Es verdad que tienen fe, y que reciben muchos dones de lo alto, pero hay algo en lo que fallan, y es esencial, ya que esa falla es “estructural”, como cuando fallan los cimientos de un edificio, tal como se los grafica Jesús con el ejemplo del necio que construye sobre arena, y es tan grave, que todo el edificio espiritual se viene abajo.

¿En qué consiste la falla?

Lo dice Jesús más adelante: escucharon sus palabras y no las pusieron en práctica. Escucharon que debían “amar a Dios y al prójimo como a ellos mismos”, y en vez de eso, despreciaron al prójimo y no lo amaron, y así creyeron que amaban a Dios, cuando en realidad no amaban ni a Dios ni al prójimo, sino a ellos mismos. Son todos aquellos que hacen obras buenas y santas, pero sólo para ser vistos y alabados, o para acallar la conciencia, o por algún motivo oculto, que no es la sola y única gloria y alabanza de Dios.

Escucharon que debían “amar al enemigo”, y no hicieron caso de esas palabras, y en vez de amar a sus enemigos –rezar por ellos, desearles el bien, y estar dispuestos a hacerles el bien, si se presenta la oportunidad, que es en lo que consiste el amor al enemigo, según Santo Tomás-, se comportaron como paganos, como si nunca hubieran escuchado esas palabras, y en vez de amar a los enemigos, y perdonar las ofensas en nombre de Cristo, buscaron aplicar la ley del Talión, el “ojo por ojo y diente por diente”, o bien se comportaron como paganos, buscando modos de aplicar la venganza.

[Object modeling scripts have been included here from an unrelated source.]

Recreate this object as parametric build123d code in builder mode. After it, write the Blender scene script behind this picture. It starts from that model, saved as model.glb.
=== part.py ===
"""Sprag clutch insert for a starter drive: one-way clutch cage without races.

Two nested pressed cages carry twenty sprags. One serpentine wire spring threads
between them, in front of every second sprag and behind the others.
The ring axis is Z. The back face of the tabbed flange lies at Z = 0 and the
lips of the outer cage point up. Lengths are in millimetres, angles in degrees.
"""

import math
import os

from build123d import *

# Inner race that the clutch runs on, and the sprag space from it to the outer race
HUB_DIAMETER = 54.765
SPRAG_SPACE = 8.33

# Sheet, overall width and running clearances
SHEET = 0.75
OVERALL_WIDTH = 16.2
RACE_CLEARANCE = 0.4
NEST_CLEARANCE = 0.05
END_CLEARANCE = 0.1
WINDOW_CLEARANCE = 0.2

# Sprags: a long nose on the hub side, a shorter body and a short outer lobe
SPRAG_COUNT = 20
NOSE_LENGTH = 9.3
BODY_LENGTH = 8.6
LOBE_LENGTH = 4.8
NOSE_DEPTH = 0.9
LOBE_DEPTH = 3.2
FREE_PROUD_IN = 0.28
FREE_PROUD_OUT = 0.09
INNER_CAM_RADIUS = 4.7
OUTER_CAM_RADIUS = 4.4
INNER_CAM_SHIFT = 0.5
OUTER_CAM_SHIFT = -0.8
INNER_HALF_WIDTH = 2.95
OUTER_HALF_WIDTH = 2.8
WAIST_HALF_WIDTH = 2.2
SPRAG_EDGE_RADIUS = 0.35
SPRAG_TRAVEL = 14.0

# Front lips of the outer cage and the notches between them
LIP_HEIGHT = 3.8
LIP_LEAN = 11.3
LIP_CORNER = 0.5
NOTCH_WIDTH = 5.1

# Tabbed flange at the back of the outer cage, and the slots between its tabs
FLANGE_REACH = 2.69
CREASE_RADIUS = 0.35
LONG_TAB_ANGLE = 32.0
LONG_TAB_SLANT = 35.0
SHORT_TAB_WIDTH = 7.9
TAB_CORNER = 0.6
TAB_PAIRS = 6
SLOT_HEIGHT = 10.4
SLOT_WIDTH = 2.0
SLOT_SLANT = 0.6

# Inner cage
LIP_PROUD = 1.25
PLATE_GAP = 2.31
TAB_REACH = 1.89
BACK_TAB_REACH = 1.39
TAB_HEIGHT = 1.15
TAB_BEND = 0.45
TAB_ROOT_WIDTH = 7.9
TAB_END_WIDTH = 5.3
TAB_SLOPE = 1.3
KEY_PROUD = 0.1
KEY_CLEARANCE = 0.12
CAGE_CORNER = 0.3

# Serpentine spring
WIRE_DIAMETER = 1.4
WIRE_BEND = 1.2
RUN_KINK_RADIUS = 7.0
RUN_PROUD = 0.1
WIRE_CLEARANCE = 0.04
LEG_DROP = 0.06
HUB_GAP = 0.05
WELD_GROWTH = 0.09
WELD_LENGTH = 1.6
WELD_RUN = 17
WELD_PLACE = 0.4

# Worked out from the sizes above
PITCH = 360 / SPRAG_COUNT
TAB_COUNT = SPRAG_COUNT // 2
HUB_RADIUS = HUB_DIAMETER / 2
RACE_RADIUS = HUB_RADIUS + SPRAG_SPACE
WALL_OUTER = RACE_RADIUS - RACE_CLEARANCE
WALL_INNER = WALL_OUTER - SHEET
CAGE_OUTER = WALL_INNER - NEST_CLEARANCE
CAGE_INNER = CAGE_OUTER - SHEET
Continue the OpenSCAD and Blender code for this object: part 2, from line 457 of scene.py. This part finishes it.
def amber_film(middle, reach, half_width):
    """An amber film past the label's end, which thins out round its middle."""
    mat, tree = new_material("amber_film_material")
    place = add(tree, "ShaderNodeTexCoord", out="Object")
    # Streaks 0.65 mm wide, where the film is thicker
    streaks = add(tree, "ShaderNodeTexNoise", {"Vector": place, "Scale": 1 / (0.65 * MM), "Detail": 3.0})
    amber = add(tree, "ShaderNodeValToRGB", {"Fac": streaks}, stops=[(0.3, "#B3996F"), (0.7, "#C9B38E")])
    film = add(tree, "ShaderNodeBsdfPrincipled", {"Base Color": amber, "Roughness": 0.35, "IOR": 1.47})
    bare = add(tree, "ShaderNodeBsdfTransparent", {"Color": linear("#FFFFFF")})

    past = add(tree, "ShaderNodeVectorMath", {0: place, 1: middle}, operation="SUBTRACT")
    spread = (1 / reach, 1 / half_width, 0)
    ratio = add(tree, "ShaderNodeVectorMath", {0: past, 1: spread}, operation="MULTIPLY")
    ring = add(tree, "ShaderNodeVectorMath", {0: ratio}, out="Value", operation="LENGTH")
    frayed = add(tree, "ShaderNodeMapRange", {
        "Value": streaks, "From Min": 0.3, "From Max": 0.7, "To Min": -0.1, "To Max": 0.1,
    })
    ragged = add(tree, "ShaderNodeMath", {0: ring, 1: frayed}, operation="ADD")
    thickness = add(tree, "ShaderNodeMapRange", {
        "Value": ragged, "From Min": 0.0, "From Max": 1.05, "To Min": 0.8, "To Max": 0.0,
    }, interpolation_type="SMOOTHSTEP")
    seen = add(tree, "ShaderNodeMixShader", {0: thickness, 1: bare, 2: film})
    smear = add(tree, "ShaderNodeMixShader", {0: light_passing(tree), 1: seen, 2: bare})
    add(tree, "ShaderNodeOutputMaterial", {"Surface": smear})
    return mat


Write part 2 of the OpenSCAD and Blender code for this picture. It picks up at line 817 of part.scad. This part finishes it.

Pero también estarán aquellos que prefirieron cerrar los ojos y los oídos a las necesidades de sus prójimos, y así, refugiados en sus cómodos sillones, no visitaron enfermos, ni presos, ni dieron de comer a los hambrientos, ni de beber a los sedientos; allí estarán padres que no se preocuparon por dar a sus hijos buenos consejos, ni de enseñarles a rezar, y estarán hijos, que no supieron o no quisieron escuchar a sus padres. No entrarán quienes no obren la misericordia, aún cuando hayan profetizado, expulsado demonios, o hecho milagros.

“No todo el que dice: “Señor, Señor”, entrará en el Reino de los cielos”. Sólo entrarán quienes escuchan las palabras del cielo, y las ponen en práctica.